A minuta do CSA insiste que as medidas de mitigação devem, sempre que possível, ser limitadas a partes específicas do serviço ou a grupos específicos de usuários. Mas a estrutura de incentivos aponta em uma direção. O monitoramento generalizado pode acabar sendo a única opção viável para o cumprimento da regulamentação. O que hoje é apresentado como voluntário corre o risco de se tornar uma obrigação de fato amanhã.
Nas palavras de Peter Hummelgaard, Ministro da Justiça da Dinamarca: “Todos os anos, milhões de arquivos são compartilhados, retratando o abuso sexual de crianças. E por trás de cada imagem e vídeo, há uma criança que foi submetida aos abusos mais horríveis e terríveis. Isso é completamente inaceitável.”
Ninguém contesta a gravidade ou a perversidade do problema. No entanto, sob essa narrativa, espera-se que a indústria de telecomunicações e os cidadãos europeus absorvam medidas perigosas de mitigação de riscos, que provavelmente envolverão a perda de privacidade dos cidadãos e amplos poderes de monitoramento para o Estado.
O custo, dizem-nos, é insignificante em comparação com o benefício.
Afinal, quem não gostaria de combater o abuso sexual infantil? Já passou da hora de respirarmos fundo. Os abusadores de crianças devem ser punidos severamente. Isso não exime uma sociedade livre de respeitar outros valores fundamentais.
Mas espere. Tem mais…
Monitoramento generalizado? Bem, não completamente generalizado.
Apesar do imperativo moral de proteger as crianças — um imperativo tão forte que a UE está disposta a violar outros valores fundamentais para promovê-lo — a proposta de lei sobre abuso sexual infantil introduz uma exceção conveniente. Tudo o que se enquadra na segurança nacional e qualquer serviço de comunicação eletrônica que não seja de acesso público ( ou seja, disponível apenas para autoridades eleitas e burocratas) permaneceria totalmente intocado. Conversas privadas entre cidadãos exigem escrutínio — mas as conversas daqueles que afirmam nos proteger estão fora de questão.

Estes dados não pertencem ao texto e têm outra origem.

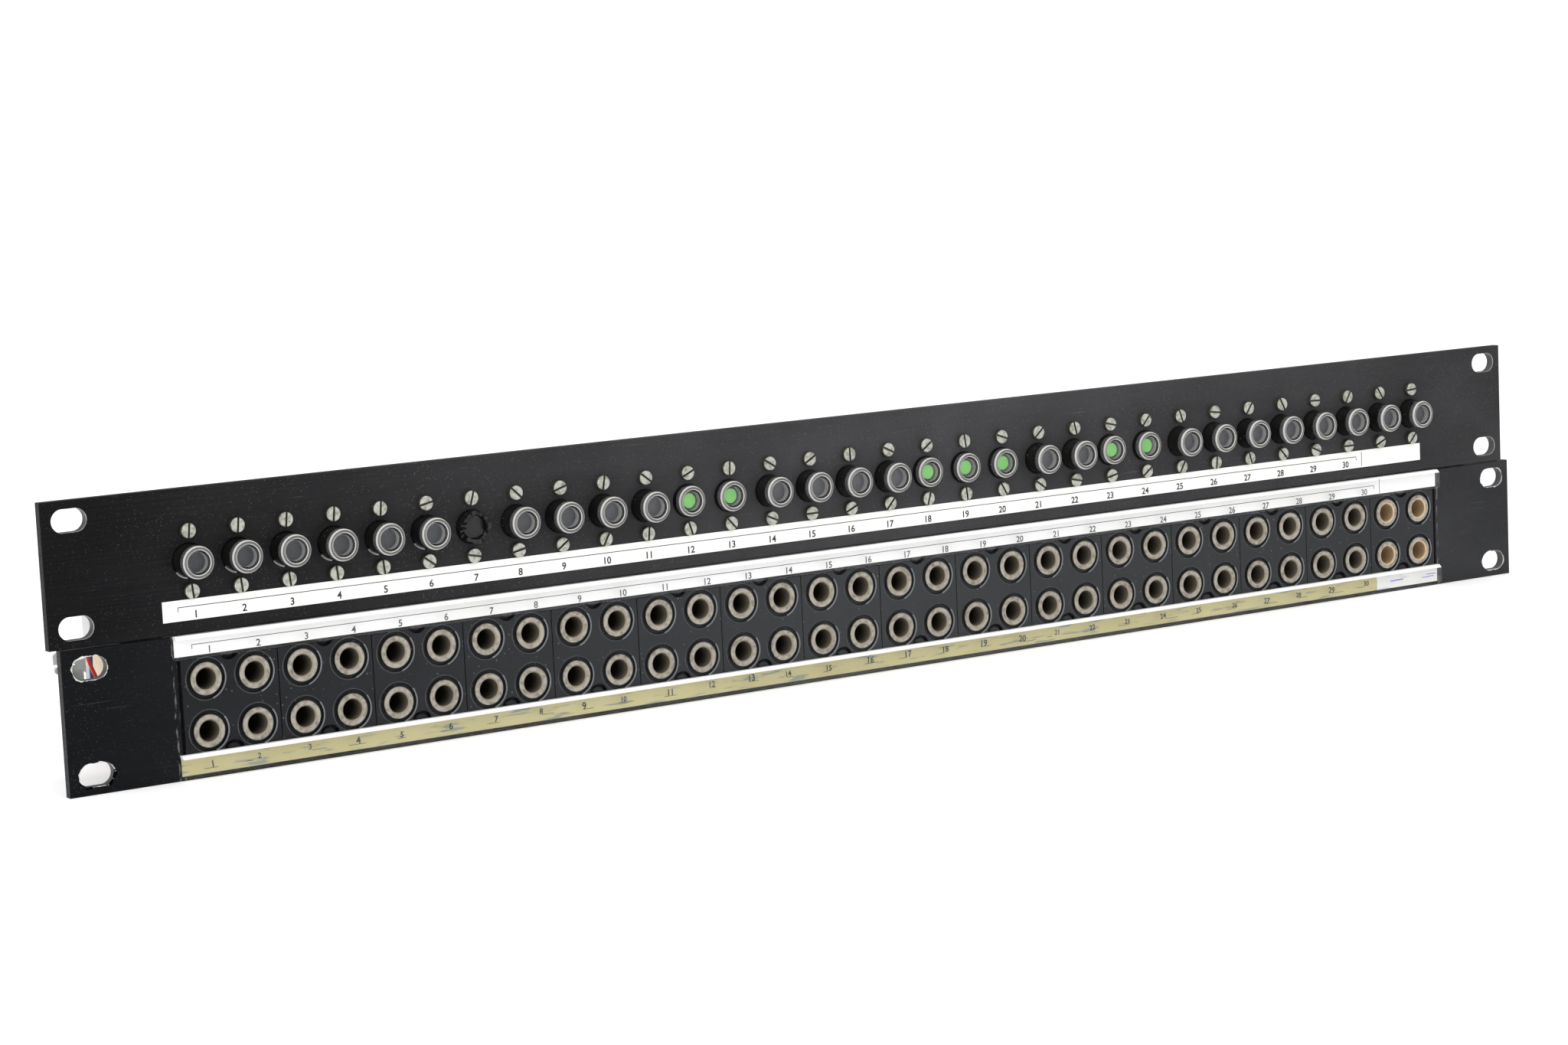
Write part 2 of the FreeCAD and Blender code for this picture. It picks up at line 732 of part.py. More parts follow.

Como disse o ministro, “por trás de cada imagem e vídeo há uma criança que foi submetida aos abusos mais horríveis e terríveis”. Se isso é de fato verdade para cada “imagem e vídeo”, por que não seria também verdade para as mensagens protegidas pelas exceções de segurança nacional e não públicas da CSA? O horror se dissipa de alguma forma quando os usuários são políticos ou burocratas? O inaceitável se torna repentinamente aceitável quando diz respeito a quem cria as regras?
Na hierarquia de direitos da UE, a proteção das crianças está acima da privacidade. Mas a proteção dos eurocratas está acima da proteção das crianças. No fim das contas, a tecnologia moderna oferece aos políticos oportunidades sem precedentes para monitorar os cidadãos, enquanto se isentam de qualquer escrutínio.
Não há ainda nenhuma conversa — que saibamos — sobre a imposição de medidas semelhantes nos EUA. Mas, desde o imposto sobre a riqueza até a regulamentação da IA — e as próprias origens do Estado administrativo americano — as más ideias vindas da Europa têm uma maneira desagradável de atravessar o Atlântico.